Die Kosten des Rechtsstreits erster Instanz einschließlich der Kosten der Streithelfer hat die Klägerin zu tragen. Die Kosten des Berufungsverfahrens fallen der Beklagten zur Last. Die Streithelfer tragen ihre Kosten des Berufungsverfahrens jeweils selbst.
Das Urteil ist vorläufig vollstreckbar. Der jeweilige Vollstreckungsschuldner darf die Vollstreckung durch Sicherheitsleistung in Höhe von 110 % des aufgrund des Urteils vollstreckbaren Betrages abwenden, wenn nicht der jeweilige Vollstreckungsgläubiger vor der Vollstreckung Sicherheit in Höhe von 110 % des jeweils zu vollstreckenden Betrages leistet.
Die Revision wird nicht zugelassen.
Der Streitwert für das Berufungsverfahren wird auf 68.202,05 Euro festgesetzt.
Gründe
I. Die Klägerin nimmt die Beklagte als Bürgin aus einer Vertragserfüllungsbürgschaft in Anspruch. In erster Instanz haben die Parteien um die Wirksamkeit der der Bürgschaft zugrundeliegenden Sicherungsabrede gestritten.
Die vorsteuerabzugsberechtigte Klägerin beauftragte die Streithelferin zu 1 mit Zuschlagsschreiben vom 30. September 2013 mit der Ausführung des Gewerkes "Ladenbau-Wände" beim Projekt B in Düsseldorf. Ausweislich des Auftragsleistungsverzeichnisses vom 29. August 2013 sollte die Streithelferin zu 1 ausgeschriebene Möbelwände und Wandaufbauten im Rahmen des Ladenausbaus errichten. Die Streithelferin zu 1 und die Klägerin bezogen in den Vertrag das Auftragsleistungsverzeichnis vom 29. August 2013, das Protokoll der Vergabeverhandlung vom 31, Juli 2013 sowie die VOB/B und VOB/C ein.
Gemäß Ziffer 7 des Protokolls der Vergabeverhandlung vom 31. Juli 2013 sowie Ziffer 3 des Zuschlagsschreibens vom 30. September 2013 sollten die Vertragsbedingungen der Klägerin für Werk- und Bauleistungen (Version 4.0) einschließlich deren Sicherungsbestimmungen in den Vertrag einbezogen werden. § 14 Abs. 3 der Vertragsbedingungen der Klägerin für Werk- und Bauleistungen lautet:
Auftraggeber und Auftragnehmer vereinbaren eine Vertragserfüllungssicherheit in Höhe von 10 % der sich aus dem Zuschlagsschreiben (Auftragsschreiben) des Auftraggebers ergebenden Brutto-Gesamtvergütung (aus dem Zuschlagsschreiben ersichtliche vertragliche Gesamtvergütung nach Nachlass ohne Berücksichtigung des Abzugs der Umlagen für Strom/Wasser nach § 6 Ziffer 4 für die Bauwesenversicherung nach § 8 Ziffer 3 und für die Baureinigung nach § 6 Ziffer 5, sofern Letztere durch den Auftraggeber durchgeführt werden soll, zuzüglich gesetzlicher Mehrwertsteuer).

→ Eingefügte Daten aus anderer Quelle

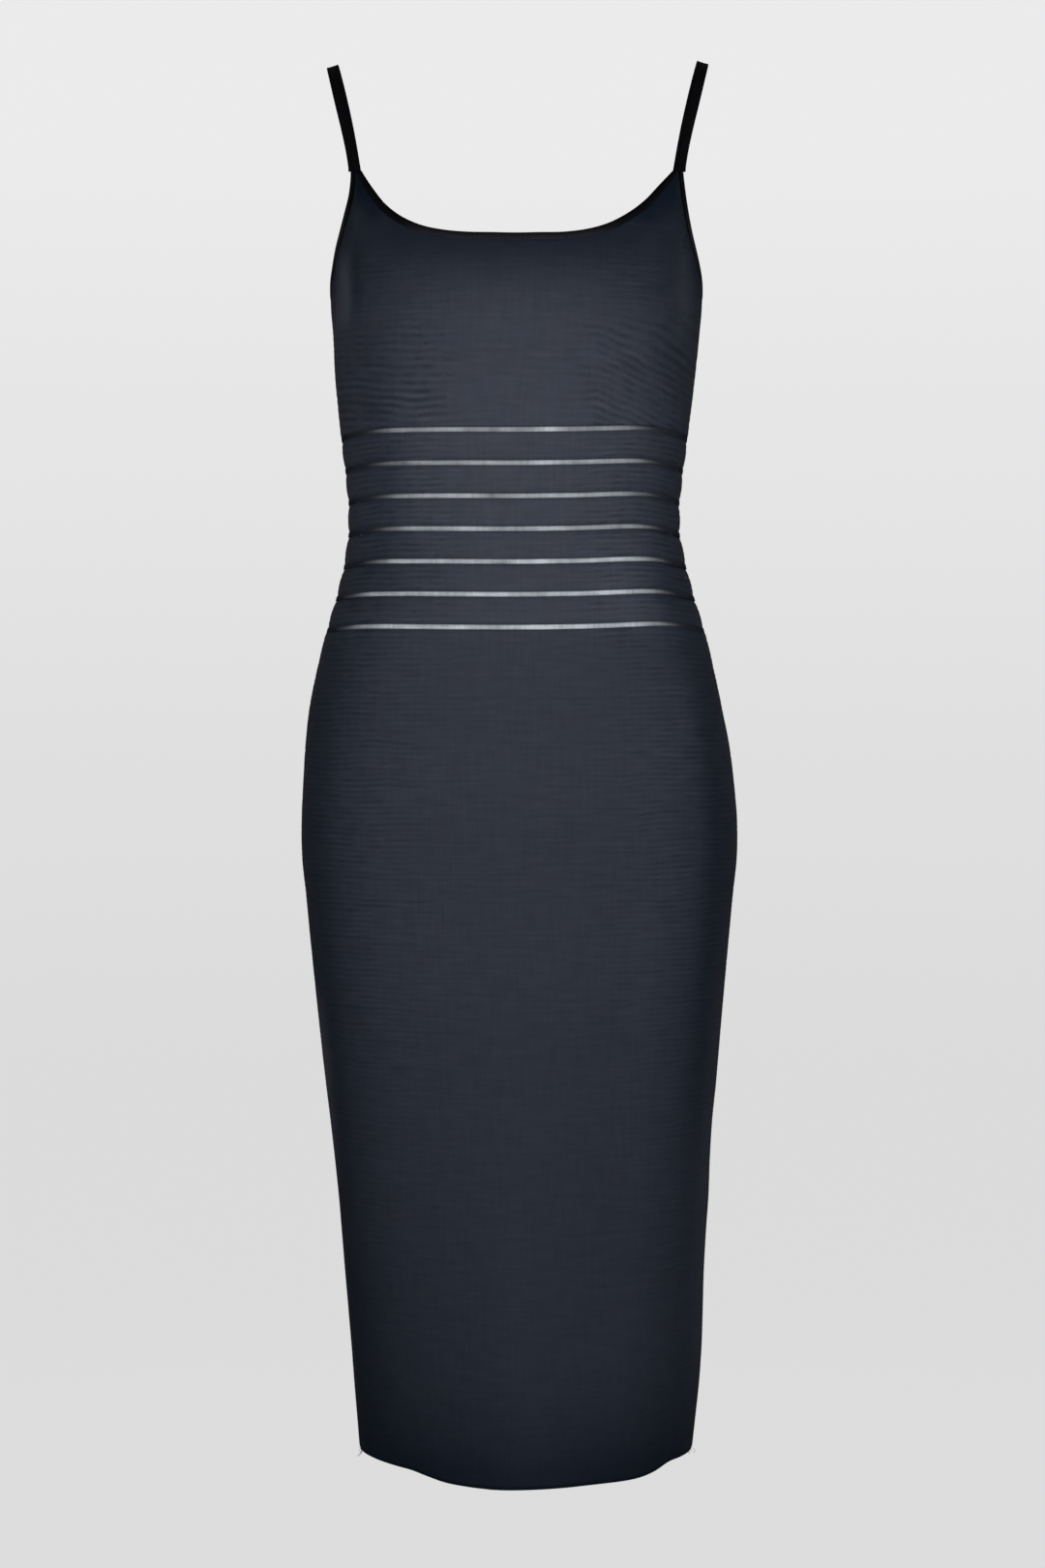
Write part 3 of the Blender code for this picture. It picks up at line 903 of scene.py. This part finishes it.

Der Auftraggeber ist berechtigt, jede geprüfte Abschlagsrechnung um 10 % zu kürzen (Vertragserfüllungseinbehalt), bis dieser Sicherungsbetrag erreicht ist. Die Sicherheit wird nach der Abnahme zurückgegeben.

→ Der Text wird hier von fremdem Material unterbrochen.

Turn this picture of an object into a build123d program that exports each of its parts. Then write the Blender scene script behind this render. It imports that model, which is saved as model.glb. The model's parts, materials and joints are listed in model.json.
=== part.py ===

Gemäß § 16 der Vertragsbedingungen der Klägerin für Werk- und Bauleistungen hat der Auftragnehmer [...] das Recht, den in § 14 Ziffer 3 vereinbarten Vertragserfüllungseinbehalt durch Übergabe einer unbedingten, unbefristeten und unwiderruflichen selbstschuldnerischen Bürgschaft (Vertragserfüllungsbürgschaft) eines nach Maßgabe des § 17 Abs. 2 VOB/B tauglichen Bürgen abzulösen. Die Vertragserfüllungsbürgschaft muss den Verzicht auf die Einrede der Vorausklage (§ 771 BGB), den Verzicht auf die Einrede der Anfechtbarkeit (§ 770 Abs. 1 BGB) und den Verzicht auf die Einrede der Aufrechnung (§ 770 Abs. 2 BGB) enthalten. Der Verzicht auf die Einrede der Aufrechnung (§ 770 Abs. 2 BGB) gilt nicht für unbestrittene, vom Auftraggeber anerkannte oder rechtskräftig festgestellte Forderungen des Auftragnehmers.

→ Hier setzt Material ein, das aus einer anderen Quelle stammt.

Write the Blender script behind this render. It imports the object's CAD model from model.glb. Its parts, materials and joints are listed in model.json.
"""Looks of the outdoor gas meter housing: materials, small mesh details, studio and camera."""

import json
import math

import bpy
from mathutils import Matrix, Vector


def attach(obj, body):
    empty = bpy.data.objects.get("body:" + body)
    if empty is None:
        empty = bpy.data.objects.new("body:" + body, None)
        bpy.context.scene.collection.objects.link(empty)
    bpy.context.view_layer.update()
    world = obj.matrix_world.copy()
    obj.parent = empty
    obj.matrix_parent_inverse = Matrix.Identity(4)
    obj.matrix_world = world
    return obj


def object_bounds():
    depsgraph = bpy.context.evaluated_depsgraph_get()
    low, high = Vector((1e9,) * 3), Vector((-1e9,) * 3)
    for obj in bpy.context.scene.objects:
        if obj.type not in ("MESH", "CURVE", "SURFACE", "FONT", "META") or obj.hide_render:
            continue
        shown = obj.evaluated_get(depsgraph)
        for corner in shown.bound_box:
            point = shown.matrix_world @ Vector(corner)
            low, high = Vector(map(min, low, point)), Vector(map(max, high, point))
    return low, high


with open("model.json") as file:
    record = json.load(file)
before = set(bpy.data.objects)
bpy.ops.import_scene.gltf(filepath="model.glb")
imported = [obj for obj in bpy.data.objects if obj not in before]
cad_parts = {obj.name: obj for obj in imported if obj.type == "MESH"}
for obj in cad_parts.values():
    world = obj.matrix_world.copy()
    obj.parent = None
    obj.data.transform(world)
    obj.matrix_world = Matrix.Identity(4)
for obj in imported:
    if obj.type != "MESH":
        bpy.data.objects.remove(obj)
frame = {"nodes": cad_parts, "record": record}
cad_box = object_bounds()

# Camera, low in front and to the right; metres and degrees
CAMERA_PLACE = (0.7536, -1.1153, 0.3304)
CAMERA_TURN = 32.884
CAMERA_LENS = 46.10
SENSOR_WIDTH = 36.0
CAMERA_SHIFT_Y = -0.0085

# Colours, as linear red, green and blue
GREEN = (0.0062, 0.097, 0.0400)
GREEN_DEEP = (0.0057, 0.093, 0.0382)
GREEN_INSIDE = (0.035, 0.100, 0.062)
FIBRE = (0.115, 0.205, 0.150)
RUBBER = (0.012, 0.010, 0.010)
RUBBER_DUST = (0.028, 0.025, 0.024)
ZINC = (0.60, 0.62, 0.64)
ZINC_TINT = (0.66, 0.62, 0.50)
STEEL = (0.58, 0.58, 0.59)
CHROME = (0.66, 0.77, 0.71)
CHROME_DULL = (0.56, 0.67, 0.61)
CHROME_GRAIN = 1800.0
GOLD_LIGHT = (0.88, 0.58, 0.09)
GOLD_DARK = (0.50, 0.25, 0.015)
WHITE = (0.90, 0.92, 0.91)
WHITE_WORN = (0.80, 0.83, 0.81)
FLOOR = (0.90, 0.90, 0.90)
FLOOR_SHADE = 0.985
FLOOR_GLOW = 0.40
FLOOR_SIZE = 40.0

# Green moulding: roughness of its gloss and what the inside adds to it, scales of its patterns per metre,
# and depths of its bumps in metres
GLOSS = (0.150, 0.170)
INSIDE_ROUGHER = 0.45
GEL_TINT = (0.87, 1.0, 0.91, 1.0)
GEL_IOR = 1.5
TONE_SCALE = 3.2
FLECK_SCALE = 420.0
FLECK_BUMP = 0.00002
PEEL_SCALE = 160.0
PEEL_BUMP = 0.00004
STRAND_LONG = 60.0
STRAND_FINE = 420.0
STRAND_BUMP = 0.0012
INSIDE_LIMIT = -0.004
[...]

§ 17 der vorgenannten Vertragsbedingungen lautet:
1. die Aufrechnung der von dem Auftragnehmer aus dem Werk-/Bauvertrag gegen den Auftraggeber zustehenden Forderung ist unwirksam, es sei denn, es handelt sich um unbestrittene vom Auftraggeber anerkannte rechtskräftig festgestellte Forderungen.
2. Die Abtretung von Forderungen und sonstigen Ansprüchen des Auftragnehmers aus dem Vertrag ist ohne vorherige schriftliche Zustimmung des Auftraggebers unwirksam.
Die Streithelferin zu 1 machte von der Ablösemöglichkeit Gebrauch und übermittelte der Klägerin die Vertragserfüllungsbürgschaft Nr. ... der Beklagten vom 30. August 2013 über eine Summe von 68.20...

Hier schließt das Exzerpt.